=== Given problem ===
List each line of the data that holds the string "parts".

=== Supplied data ===
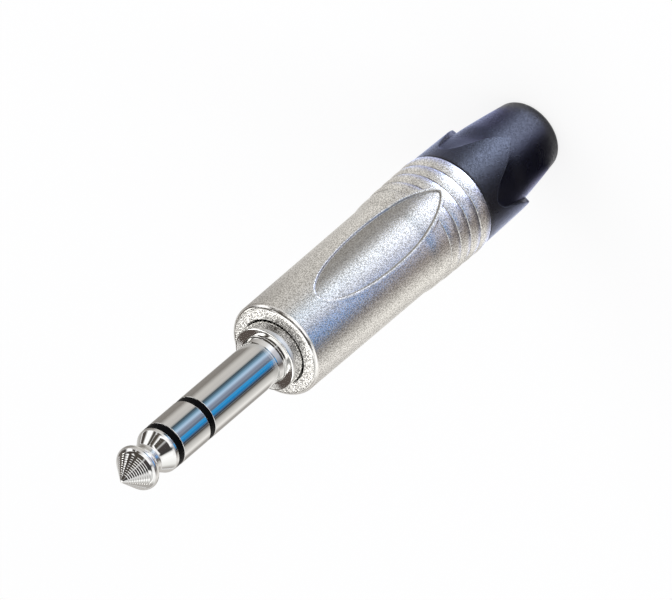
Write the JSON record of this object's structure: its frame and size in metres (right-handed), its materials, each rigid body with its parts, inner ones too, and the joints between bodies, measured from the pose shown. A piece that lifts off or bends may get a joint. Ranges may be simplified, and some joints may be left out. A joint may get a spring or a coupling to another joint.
{
  "type": "stereo jack plug",
  "caption": "Straight 6.35 mm jack plug with a pointed tip, ring and sleeve contacts, a satin metal shell with soft grip bands and a screw-on boot with petals.",
  "frame": {"origin": "centre of the boot's rim, which the plug stands on", "axes": "+Z along the plug, from the boot to the tip; -Y faces the oval that the picture shows"},
  "size_m": [0.0142, 0.0144, 0.089],
  "materials": {
    "nickel_polished": "nickel plate, polished, fine turning marks",
    "nickel_satin": "nickel plate on a blasted die casting, satin with a fine sparkle",
    "tinned_brass": "tinned, dull",
    "black_insulator": "black, glossy",
    "boot_plastic": "blue-black, soft satin",
    "chuck_plastic": "dark grey, moulded, matte"
  },
  "bodies": {
    "bushing": {"bushing": "boot_plastic"},
    "chuck": {"chuck": "chuck_plastic"},
    "shell": {"shell": "nickel_satin", "sleeve_contact": "nickel_polished", "ring_insulator": "black_insulator", "ring_contact": "nickel_polished", "tip_insulator": "black_insulator", "tip_contact": "nickel_polished", "ground_terminal": "tinned_brass", "terminal_carrier": "black_insulator", "ring_terminal": "tinned_brass", "rear_washer": "black_insulator", "tip_terminal": "tinned_brass"}
  },
  "joints": [
    {"name": "shell_turn", "type": "hinge", "parent": "bushing", "child": "chuck", "pos_m": [0, 0, 0], "axis": [0, 0, 1], "range_deg": [0, 2160]},
    {"name": "shell_rise", "type": "slide", "parent": "chuck", "child": "shell", "axis": [0, 0, 1], "range_m": [0, 0.006]}
  ],
  "couplings": [
    {"joint": "shell_turn", "follows": "shell_rise", "rad_per_m": 6283.2}
  ]
}
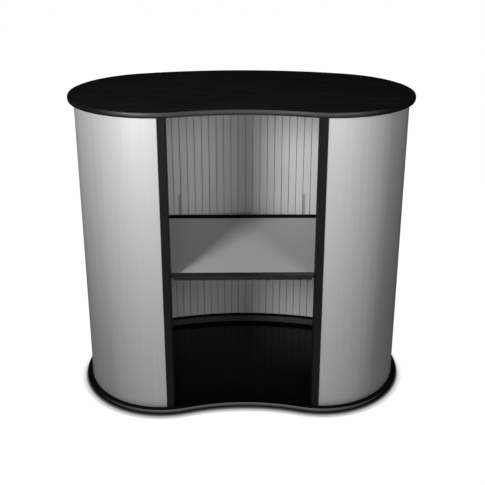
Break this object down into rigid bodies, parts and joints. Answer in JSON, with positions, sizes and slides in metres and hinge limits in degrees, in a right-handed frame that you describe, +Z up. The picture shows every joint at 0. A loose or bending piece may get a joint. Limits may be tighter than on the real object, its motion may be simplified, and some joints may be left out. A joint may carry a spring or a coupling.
{
  "type": "curved display counter",
  "caption": "Kidney-shaped display counter: a slatted wrap between a base board and a lift-off top, with posts at the open front and a lift-out shelf.",
  "frame": {"origin": "middle of the footprint, on the floor", "axes": "+Z up, -Y towards the open front, +X to the right seen from the front"},
  "size_m": [1.0499, 0.588, 0.965],
  "materials": {
    "base_board": "gloss black laminate",
    "top_board": "satin black wood-grain laminate",
    "edging": "satin black moulding",
    "curb": "painted black",
    "tape": "woven black loop tape",
    "post": "matte black powder coat",
    "plug": "moulded",
    "wrap_skin": "satin silver laminate sheet",
    "slats": "grey foil-wrapped slats",
    "shelf_panel": "grey laminate",
    "shelf_rail": "gloss black",
    "dowel": "bare beech",
    "steel": "zinc plated",
    "hanger": "grey powder coat",
    "black_steel": "blackened",
    "glide": "moulded nylon"
  },
  "bodies": {
    "stand": {"base_board": "base_board", "base_edging": "edging", "base_glides": "glide", "glide_screws": "steel", "base_curb": "curb", "base_curb_screws": "black_steel", "base_curb_tape": "tape", "left_post": "post", "right_post": "post", "post_screws": "steel", "post_top_plugs": "plug", "locating_pins": "steel", "wrap_skin": "wrap_skin", "wrap_slats": "slats", "front_shelf_pins": "black_steel", "rear_shelf_hangers": "hanger", "hanger_screws": "hanger"},
    "shelf": {"shelf_panel": "shelf_panel", "shelf_front_rail": "shelf_rail", "shelf_rear_rail": "shelf_rail", "shelf_dowels": "dowel"},
    "top": {"countertop": "top_board", "countertop_edging": "edging", "top_curb": "curb", "top_curb_screws": "black_steel", "top_curb_tape": "tape", "pin_sockets": "steel"}
  },
  "joints": [
    {"name": "top_lift", "type": "slide", "parent": "stand", "child": "top", "axis": [0, 0, 1], "range_m": [0, 0.1]},
    {"name": "shelf_lift", "type": "slide", "parent": "stand", "child": "shelf", "axis": [0, 0, 1], "range_m": [0, 0.06]}
  ]
}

=== Answer to this task ===
Write the JSON record of this object's structure: its frame and size in metres (right-handed), its materials, each rigid body with its parts, inner ones too, and the joints between bodies, measured from the pose shown. A piece that lifts off or bends may get a joint. Ranges may be simplified, and some joints may be left out. A joint may get a spring or a coupling to another joint.
Break this object down into rigid bodies, parts and joints. Answer in JSON, with positions, sizes and slides in metres and hinge limits in degrees, in a right-handed frame that you describe, +Z up. The picture shows every joint at 0. A loose or bending piece may get a joint. Limits may be tighter than on the real object, its motion may be simplified, and some joints may be left out. A joint may carry a spring or a coupling.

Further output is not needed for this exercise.